**Requirements**
Output exactly the span of lines that begins at the line containing "# Every object" and ends at the line containing "obj.parent = None", both lines included.

**Data lines**
* * *
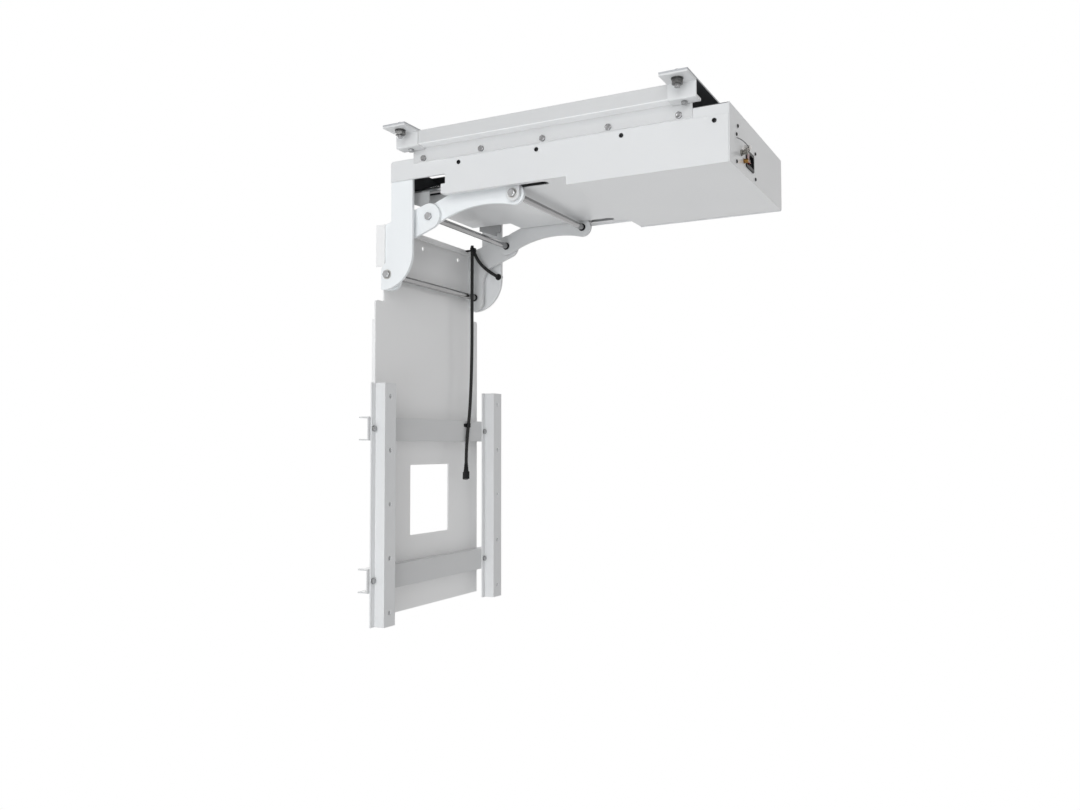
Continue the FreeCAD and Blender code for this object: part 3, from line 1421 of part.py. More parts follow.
# Power lead: down the column in front of the hip shaft, to a plug between the uprights.
# Each row is x from the clip, y from the clip or from the cross rail's face, z from the top.
UPPER_LEAD = ((0, 0, 9), (0, 0, -41), (-0.6, -0.2, -93), (0, 0, -146), (0.8, 0.4, -199))
LOWER_LEAD = ((0, -0.4, -252), (-2, 0, -305), (-7, 0, -357), (-16, 0, -406), (-23, -1.6, -438),
              (-29, -5, -466))
cable = d.cable_dia.value
lead_x = (claw_inner - d.cable_inset).value
lead_y = (d.hip_y - d.shaft_dia / 2 - d.cable_dia / 2 - d.cable_ahead).value
rest_y = (cross_front_y - d.cable_dia / 2 - d.cable_rest).value
top = column_top.value
lead = [Vector(lead_x + x, lead_y + y, top + z) for x, y, z in UPPER_LEAD]
lead += [Vector(lead_x + x, rest_y + y, top + z) for x, y, z in LOWER_LEAD]
keep(cord("power_lead", lead, cable))
along = (lead[-1] - lead[-2]).normalize()
tip = lead[-1] + along * d.plug_gap.value
keep(cylinder("power_plug", d.plug_dia / 2, d.plug_len, tip.x, tip.y, tip.z, along))

# Slack loop from the column's clip, under the claw, to the grommet in the drop plate.
# Each row is x and y from the lead, z from the loop's start.
LOOP = ((0, -0.5, 0), (1.8, -2.5, -14.7), (6.5, -8.5, -29.7), (14, -20, -42.7))
LOOP_LAST = (26, -31.5, 2.2)
grommet_x = drop_inner - d.grommet_lip_thk
loop_x = lead_x + d.loop_aside.value
loop = [Vector(loop_x + x, lead_y + y, top - d.loop_below.value + z) for x, y, z in LOOP]
loop.append(Vector(loop_x + LOOP_LAST[0], lead_y + LOOP_LAST[1], grommet_z.value + LOOP_LAST[2]))
loop.append(Vector((grommet_x - d.loop_end_gap).value, grommet_y.value, grommet_z.value))
keep(cord("lead_loop", loop, cable))
lip = d.grommet_dia / 2 + d.grommet_lip
keep(fuse("lead_grommet", [
    cylinder("grommet_plug", d.grommet_dia / 2, d.drop_thk + d.grommet_lip_thk * 2, grommet_x,
             grommet_y, grommet_z, X),
    cylinder("grommet_inner", lip, d.grommet_lip_thk, grommet_x, grommet_y, grommet_z, X),
    cylinder("grommet_outer", lip, d.grommet_lip_thk, inner, grommet_y, grommet_z, X)]))

# Clips that hold the lead: on the column's hem, and on the face of the upper cross rail
clip_low = column_top - d.clip_foot_thk
clip_y = lead_y - d.clip_depth / 2
clip = fuse("hem_clip_body", [
    box("hem_clip_foot", lead_x - d.clip_foot_width / 2, lead_y, clip_low, d.clip_foot_width,
        hem_front - lead_y, d.clip_foot_thk),
    box("hem_clip_block", lead_x - d.clip_left, clip_y, clip_low, d.clip_width, d.clip_depth,
        d.clip_height)])
hem_clip = cut("hem_clip", clip, [
    cylinder("hem_clip_bore", d.cable_dia / 2 + d.clip_bore_gap, d.cut_len, lead_x, lead_y,
             clip_low - d.cut_over, Z)])
saddle_x = lead_x - d.saddle_aside
saddle_z = cross_rows[0] + d.saddle_above
saddle = fuse("saddle_body", [
    box("saddle_block", saddle_x - d.saddle_width / 2, cross_front_y - d.saddle_depth, saddle_z,
        d.saddle_width, d.saddle_depth, d.saddle_height),
    box("saddle_feet", saddle_x - d.saddle_feet_width / 2, cross_front_y - d.saddle_feet_thk,
        saddle_z, d.saddle_feet_width, d.saddle_feet_thk, d.saddle_height)])
run = lead[8] - lead[7]
saddle_clip = cut("saddle_clip", saddle, [
    cylinder("saddle_bore", d.cable_dia / 2 + d.saddle_bore_gap, run.Length, lead[7].x,
             lead[7].y, lead[7].z, run)])
keep(group("lead_clips", [hem_clip, saddle_clip]))

# Thin aerial wire, bowed in front of the end face from its hole to the aerial jack.
# Each row is x, y and z from the start.
WIRE = ((0, 0, 0), (4, -5, -0.4), (12, -7.5, -1.2), (22, -8.2, -2.2), (32, -8, -2.8))
wire_x, wire_z = port_screws[1][0], port_screws[1][1] - d.wire_start_below
wire_y = front_y - d.wire_start_gap
wire = [Vector(wire_x.value + x, wire_y.value + y, wire_z.value + z) for x, y, z in WIRE]
jack_side = aerial_spot[0] - d.jack_dia / 2 - d.wire_dia / 2 - d.end_gap
wire.append(Vector(jack_side.value, (front_y - d.wire_end_ahead).value,
                   (aerial_spot[1] + d.wire_end_above).value))
keep(cord("aerial_wire", wire, d.wire_dia.value))

doc.recompute()

# Every object must be sound before anything is written
if len({node.Label for node in nodes}) != len(nodes):
    raise RuntimeError("two pieces share a label")
for thing in doc.Objects:
    if "Invalid" in thing.State or "Error" in thing.State:
        raise RuntimeError("%s failed: %s" % (thing.Name, thing.State))
for node in nodes:
    if node.Shape.isNull() or not node.Shape.isValid():
        raise RuntimeError("%s has no sound shape" % node.Label)
    if not node.Shape.Solids:
        raise RuntimeError("%s has no solid" % node.Label)
for node in nodes:
    node.Shape.exportStep("parts/%s.step" % node.Label)
print("%d nodes, %d solids" % (len(nodes), sum(len(node.Shape.Solids) for node in nodes)))
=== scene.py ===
import math

import bpy
import bmesh
from mathutils import Matrix, Vector


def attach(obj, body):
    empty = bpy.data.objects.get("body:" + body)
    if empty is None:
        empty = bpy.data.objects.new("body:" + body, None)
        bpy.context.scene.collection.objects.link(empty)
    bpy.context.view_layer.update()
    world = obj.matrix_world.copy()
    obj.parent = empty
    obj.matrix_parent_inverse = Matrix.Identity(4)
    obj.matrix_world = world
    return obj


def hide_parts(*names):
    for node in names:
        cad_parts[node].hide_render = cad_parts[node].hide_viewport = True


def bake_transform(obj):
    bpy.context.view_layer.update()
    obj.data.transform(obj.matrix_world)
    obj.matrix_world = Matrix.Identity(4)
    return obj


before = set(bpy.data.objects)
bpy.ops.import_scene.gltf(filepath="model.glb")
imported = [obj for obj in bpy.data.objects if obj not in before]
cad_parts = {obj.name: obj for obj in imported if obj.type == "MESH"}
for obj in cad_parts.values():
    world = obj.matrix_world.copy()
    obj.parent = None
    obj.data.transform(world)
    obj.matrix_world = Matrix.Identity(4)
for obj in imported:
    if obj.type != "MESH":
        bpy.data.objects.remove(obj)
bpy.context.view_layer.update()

# Camera at the photograph's place: below the mount, in front of it and to its left. The place
# and the angles come from the straight edges of the box in the photograph.
CAMERA_PLACE = Vector((-1.6412, -0.7495, -0.5902))
CAMERA_YAW = math.radians(62.754)
CAMERA_PITCH = math.radians(2.559)
CAMERA_ROLL = math.radians(-0.07)
PHOTO_WIDTH = 1080
PHOTO_FOCAL_PX = 947.97
SENSOR_WIDTH = 36.0


def stand(name, data):
    """An object of the scene that shows some data."""
    made = bpy.data.objects.new(name, data)
    bpy.context.scene.collection.objects.link(made)
    return made


lens = bpy.data.cameras.new("photo_camera")
lens.sensor_width = SENSOR_WIDTH
lens.lens = SENSOR_WIDTH * PHOTO_FOCAL_PX / PHOTO_WIDTH
camera = stand("photo_camera", lens)
camera.location = CAMERA_PLACE
turn = (Matrix.Rotation(-CAMERA_YAW, 4, "Z")
        @ Matrix.Rotation(math.pi / 2 + CAMERA_PITCH, 4, "X")
        @ Matrix.Rotation(CAMERA_ROLL, 4, "Z"))
camera.rotation_euler = turn.to_euler()
bpy.context.scene.camera = camera

# Studio: a pale floor well below the mount and a pale world behind it. The floor takes the
# light's shade, and the camera and the bright metal see both as white.
FLOOR_HALF, FLOOR_DROP = 14.0, -2.3
FLOOR_COLOUR, FLOOR_ROUGHNESS = (0.86, 0.86, 0.86, 1.0), 0.9
FULL_WHITE = (1.0, 1.0, 1.0, 1.0)
WORLD_LEVEL = 0.40


def mesh_piece(name, verts, faces, sharp=None):
    """A mesh object with its place in its mesh, smooth but for corners past an angle in degrees."""
    mesh = bpy.data.meshes.new(name)
    mesh.from_pydata([tuple(v) for v in verts], [], faces)
    mesh.update()
    piece = stand(name, mesh)
    if sharp:
        mesh.shade_smooth()
        mesh.set_sharp_from_angle(angle=math.radians(sharp))
    return piece


def join(tree, *runs):
    """Link a tree's nodes. A run names a node, its output, the next node and its input."""
    for first, output, second, slot in runs:
        tree.links.new(first.outputs[output], second.inputs[slot])


def set_inputs(node, **values):
    """Set a node's inputs, which are named in words joined by underscores."""
    for label, value in values.items():
        node.inputs[label.replace("_", " ")].default_value = value
    return node


def seen_as(tree, shade, seen, ending):
    """Show one shader to the camera and to gloss, and let the other one light the object."""
    sight = tree.nodes.new("ShaderNodeLightPath")
    gloss_too = tree.nodes.new("ShaderNodeMath")
    glass_too = tree.nodes.new("ShaderNodeMath")
    gloss_too.operation = glass_too.operation = "MAXIMUM"
    choice = tree.nodes.new("ShaderNodeMixShader")
    join(tree, (sight, "Is Camera Ray", gloss_too, 0), (sight, "Is Glossy Ray", gloss_too, 1),
         (gloss_too, 0, glass_too, 0), (sight, "Is Transmission Ray", glass_too, 1),
         (glass_too, 0, choice, 0), (shade, 0, choice, 1), (seen, 0, choice, 2),
         (choice, 0, ending, "Surface"))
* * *
**Result below**
# Every object must be sound before anything is written
if len({node.Label for node in nodes}) != len(nodes):
    raise RuntimeError("two pieces share a label")
for thing in doc.Objects:
    if "Invalid" in thing.State or "Error" in thing.State:
        raise RuntimeError("%s failed: %s" % (thing.Name, thing.State))
for node in nodes:
    if node.Shape.isNull() or not node.Shape.isValid():
        raise RuntimeError("%s has no sound shape" % node.Label)
    if not node.Shape.Solids:
        raise RuntimeError("%s has no solid" % node.Label)
for node in nodes:
    node.Shape.exportStep("parts/%s.step" % node.Label)
print("%d nodes, %d solids" % (len(nodes), sum(len(node.Shape.Solids) for node in nodes)))
=== scene.py ===
import math

import bpy
import bmesh
from mathutils import Matrix, Vector


def attach(obj, body):
    empty = bpy.data.objects.get("body:" + body)
    if empty is None:
        empty = bpy.data.objects.new("body:" + body, None)
        bpy.context.scene.collection.objects.link(empty)
    bpy.context.view_layer.update()
    world = obj.matrix_world.copy()
    obj.parent = empty
    obj.matrix_parent_inverse = Matrix.Identity(4)
    obj.matrix_world = world
    return obj


def hide_parts(*names):
    for node in names:
        cad_parts[node].hide_render = cad_parts[node].hide_viewport = True


def bake_transform(obj):
    bpy.context.view_layer.update()
    obj.data.transform(obj.matrix_world)
    obj.matrix_world = Matrix.Identity(4)
    return obj


before = set(bpy.data.objects)
bpy.ops.import_scene.gltf(filepath="model.glb")
imported = [obj for obj in bpy.data.objects if obj not in before]
cad_parts = {obj.name: obj for obj in imported if obj.type == "MESH"}
for obj in cad_parts.values():
    world = obj.matrix_world.copy()
    obj.parent = None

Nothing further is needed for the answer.